WHAT TO WORK ON: Set down the material exactly as given, please, from its first line through the line that includes "and the set".

•••••

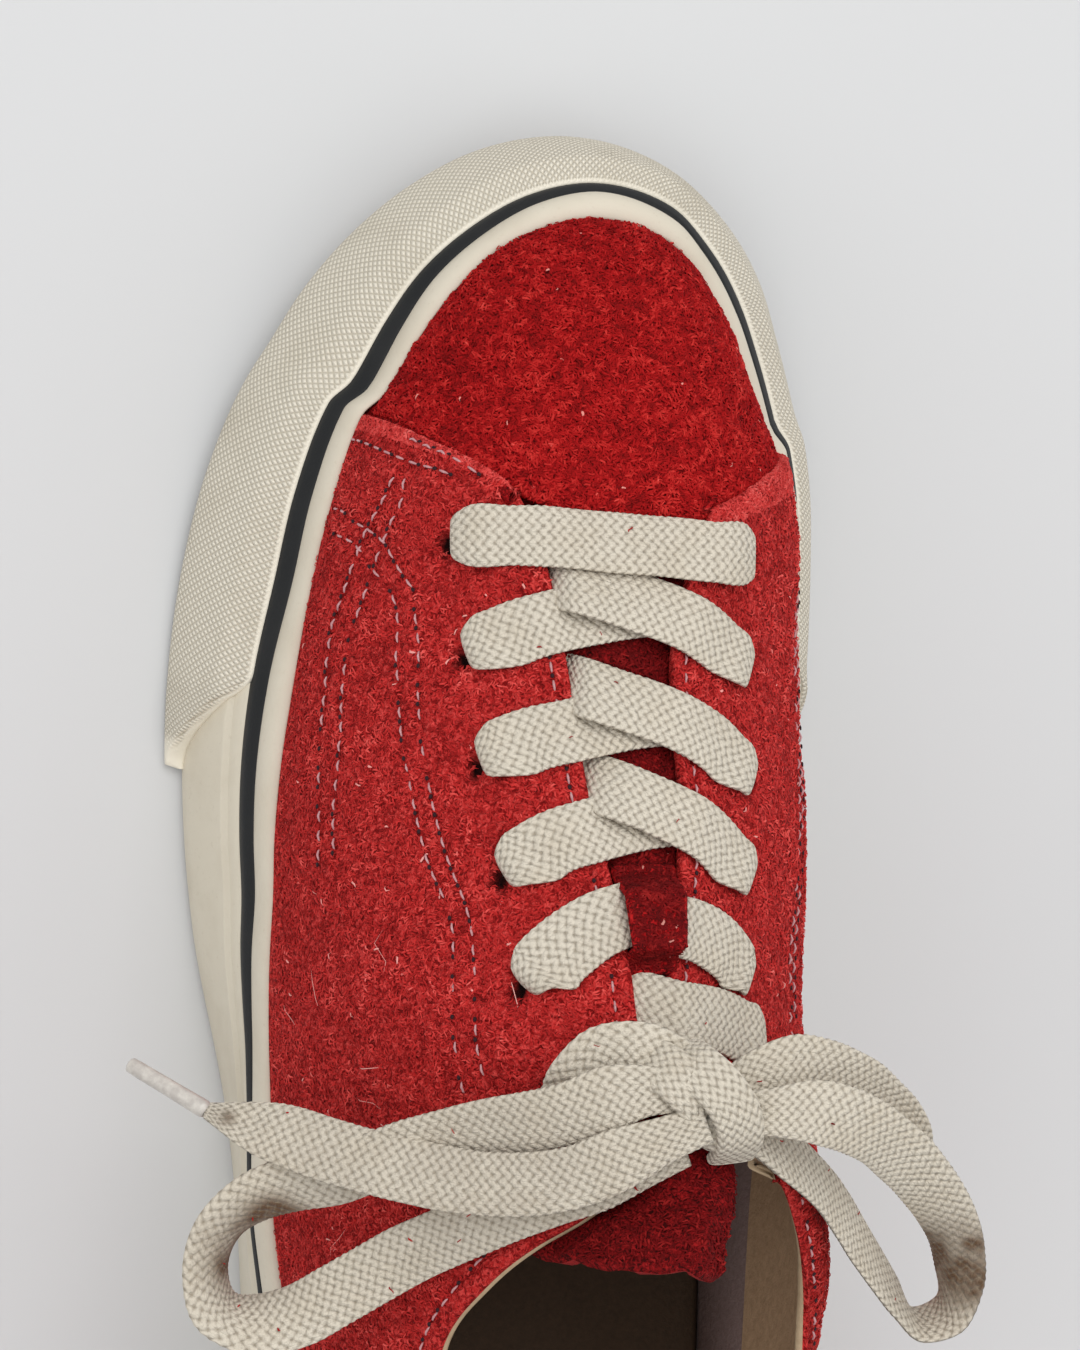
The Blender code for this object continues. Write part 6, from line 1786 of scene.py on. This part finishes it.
def make_all_nap():
    """Nap of the vamp, the two quarters, the tongue and the keeper, and lint on the laces."""
    rng = np.random.default_rng(5)
    at = np.mod(PLACES, LAP)[:, None]
    front = at - KNOTS[ROW_FRONT_LATERAL], KNOTS[ROW_FRONT_MEDIAL] - at
    row = np.arange(LEATHER.shape[1])[None, :]
    collar = (at < KNOTS[ROW_CORNER_LATERAL]) | (at > KNOTS[ROW_CORNER_MEDIAL])
    bare = (row < len(HIDDEN_HEIGHTS)) | (EYELET_SHADE_AREA >= 0.2) | (collar & (row > NAP_TOP_ROW))
    vamp = (front[0] > 1.2) & (front[1] > 1.2) & ~bare
    lateral = (front[0] < -0.1) & ~bare
    medial = (front[1] < 0.1) & ~bare
    strip = (np.minimum(*np.abs(front)) < 3.6) & (np.minimum(*front) < 0.4) & ~bare
    upper = LEATHER, NORMALS
    # fibres: length, width, rise, look, slot, share of pale ones, tufts
    quarter = (1.35, 0.30, 0.30, NAP_QUARTER, "red_suede", 0.003, (1.5, 0.5))
    for name, count, sheet, keep, fibres in (
            ("vamp_nap", 24000, upper, vamp, (1.6, 0.36, 0.40, NAP_VAMP, "red_suede", 0.0012)),
            ("lateral_nap", 24500, upper, lateral, quarter),
            ("stray_hairs", 14, upper, lateral, (9.0, 0.11, 0.75, NAP_EDGE, "red_suede", 1.0)),
            ("medial_nap", 20000, upper, medial, quarter),
            ("edge_nap", 4200, upper, strip, (1.15, 0.28, 0.22, NAP_EDGE, "red_suede", 0.0)),
            ("tongue_nap", 8000, TONGUE, None,
             (1.6, 0.36, 0.35, NAP_TONGUE_SHADED, "tongue_suede", 0.004)),
            ("keeper_nap", 1300, STRAP, None,
             (1.4, 0.3, 0.25, NAP_TONGUE_SHADED, "keeper_suede", 0.004))):
        spots, normals = sample(*sheet, count, rng, sheet is upper, keep)
        make_nap(name, spots, normals, rng, *fibres)
    spots, normals = zip(*(LINT[k] for k in rng.choice(len(LINT), LINT_COUNT, replace=False)))
    make_nap("lace_lint", np.array(spots), np.array(normals), rng, 1.3, 0.2, 0.25, NAP_VAMP,
             "lace_cotton", 0.0)


make_all_nap()


# ---------------------------------------------------------------- what carries over, and the set

for slot in frame["nodes"]["outsole"].material_slots:
    slot.material = SOLE


FLOOR_HALF = 4.0            # metres
FLOOR_TONE = (0.665, 0.67, 0.675)
LIT_SPOT = (0, -0.03, 0.04)     # what the lamps look at
LAMPS = (   # name, place, size in metres, watts
    ("key", (-0.1, -0.9, 1.7), 1.4, 16.0), ("fill", (1.2, 0.2, 1.4), 1.6, 9.0),
    ("rim", (-1.2, 0.3, 1.4), 1.6, 6.0))
ROOM_LIGHT = 0.53


def make_set():
    """Pale floor and soft studio light."""
    mesh = bpy.data.meshes.new("floor")
    corners = [(x * FLOOR_HALF, y * FLOOR_HALF, 0) for x, y in ((-1, -1), (1, -1), (1, 1), (-1, 1))]
    mesh.from_pydata(corners, [], [(0, 1, 2, 3)])
    floor = bpy.data.objects.new("floor", mesh)
    bpy.context.scene.collection.objects.link(floor)
    look = Look("floor_paper", 0.9, 0.2)
    look.colour(FLOOR_TONE)
    mesh.materials.append(look.mat)
    for name, spot, size, power in LAMPS:
        data = bpy.data.lights.new(name, "AREA")
        data.size = size
        data.energy = power
        lamp = bpy.data.objects.new(name, data)
        bpy.context.scene.collection.objects.link(lamp)
        lamp.location = spot
        lamp.rotation_euler = (Vector(LIT_SPOT) - Vector(spot)).to_track_quat("-Z", "Y").to_euler()
    room = bpy.data.worlds.new("studio")
    room.use_nodes = True
    back = room.node_tree.nodes["Background"]
    back.inputs["Color"].default_value = (1.0, 1.0, 1.0, 1.0)
    back.inputs["Strength"].default_value = ROOM_LIGHT
    bpy.context.scene.world = room
    bpy.context.scene.view_settings.view_transform = "Standard"


make_set()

•••••

FULL OUTPUT:
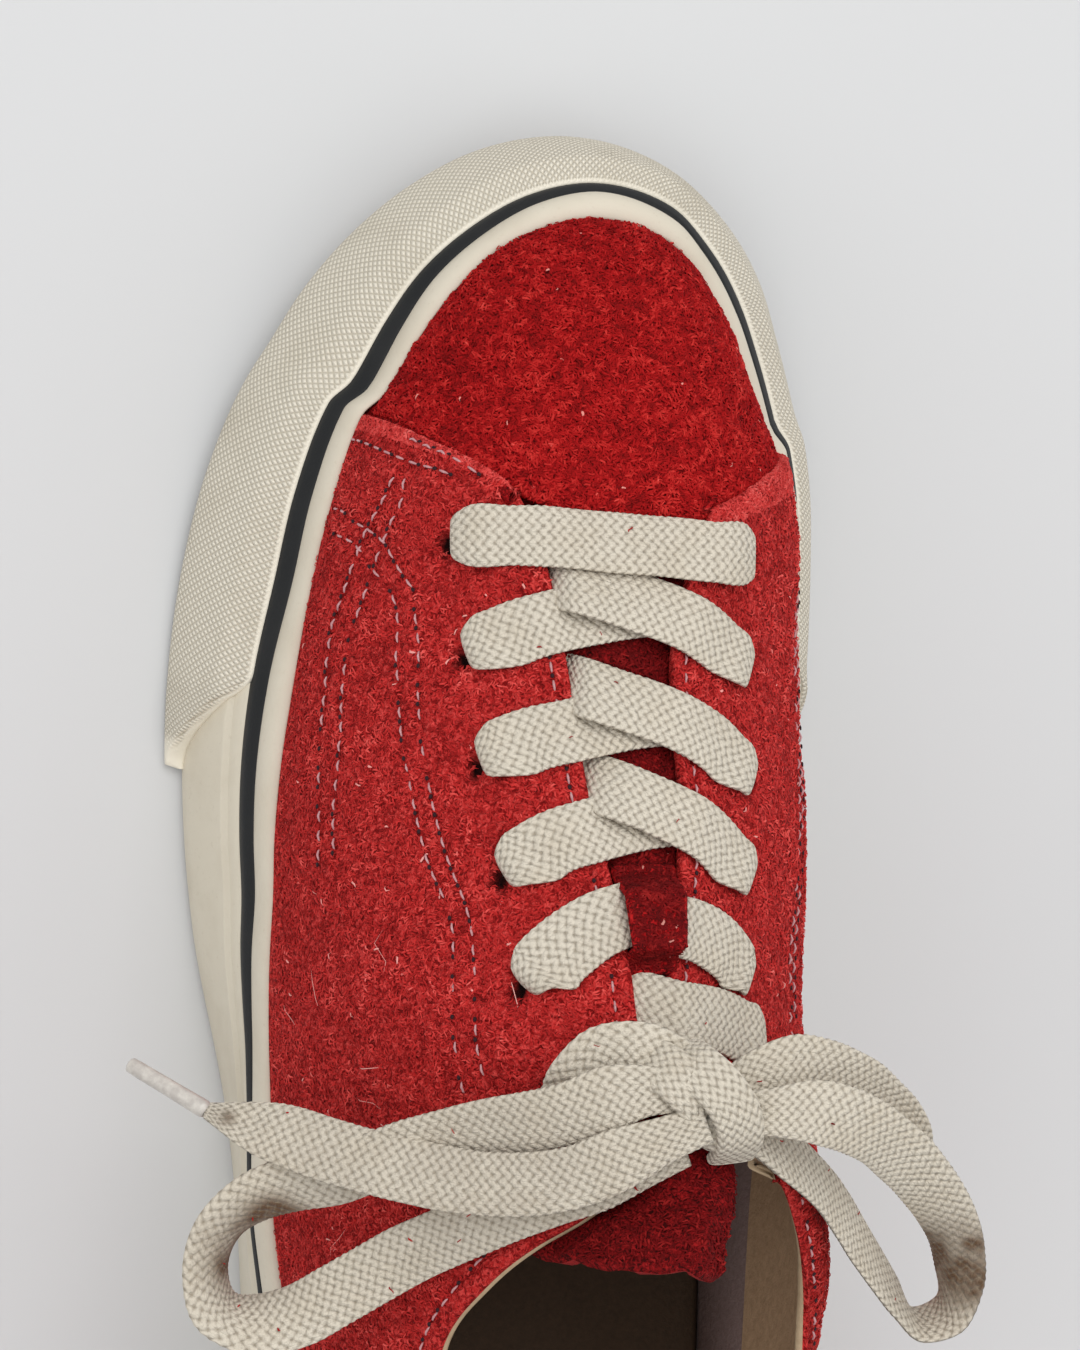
The Blender code for this object continues. Write part 6, from line 1786 of scene.py on. This part finishes it.
def make_all_nap():
    """Nap of the vamp, the two quarters, the tongue and the keeper, and lint on the laces."""
    rng = np.random.default_rng(5)
    at = np.mod(PLACES, LAP)[:, None]
    front = at - KNOTS[ROW_FRONT_LATERAL], KNOTS[ROW_FRONT_MEDIAL] - at
    row = np.arange(LEATHER.shape[1])[None, :]
    collar = (at < KNOTS[ROW_CORNER_LATERAL]) | (at > KNOTS[ROW_CORNER_MEDIAL])
    bare = (row < len(HIDDEN_HEIGHTS)) | (EYELET_SHADE_AREA >= 0.2) | (collar & (row > NAP_TOP_ROW))
    vamp = (front[0] > 1.2) & (front[1] > 1.2) & ~bare
    lateral = (front[0] < -0.1) & ~bare
    medial = (front[1] < 0.1) & ~bare
    strip = (np.minimum(*np.abs(front)) < 3.6) & (np.minimum(*front) < 0.4) & ~bare
    upper = LEATHER, NORMALS
    # fibres: length, width, rise, look, slot, share of pale ones, tufts
    quarter = (1.35, 0.30, 0.30, NAP_QUARTER, "red_suede", 0.003, (1.5, 0.5))
    for name, count, sheet, keep, fibres in (
            ("vamp_nap", 24000, upper, vamp, (1.6, 0.36, 0.40, NAP_VAMP, "red_suede", 0.0012)),
            ("lateral_nap", 24500, upper, lateral, quarter),
            ("stray_hairs", 14, upper, lateral, (9.0, 0.11, 0.75, NAP_EDGE, "red_suede", 1.0)),
            ("medial_nap", 20000, upper, medial, quarter),
            ("edge_nap", 4200, upper, strip, (1.15, 0.28, 0.22, NAP_EDGE, "red_suede", 0.0)),
            ("tongue_nap", 8000, TONGUE, None,
             (1.6, 0.36, 0.35, NAP_TONGUE_SHADED, "tongue_suede", 0.004)),
            ("keeper_nap", 1300, STRAP, None,
             (1.4, 0.3, 0.25, NAP_TONGUE_SHADED, "keeper_suede", 0.004))):
        spots, normals = sample(*sheet, count, rng, sheet is upper, keep)
        make_nap(name, spots, normals, rng, *fibres)
    spots, normals = zip(*(LINT[k] for k in rng.choice(len(LINT), LINT_COUNT, replace=False)))
    make_nap("lace_lint", np.array(spots), np.array(normals), rng, 1.3, 0.2, 0.25, NAP_VAMP,
             "lace_cotton", 0.0)


make_all_nap()


# ---------------------------------------------------------------- what carries over, and the set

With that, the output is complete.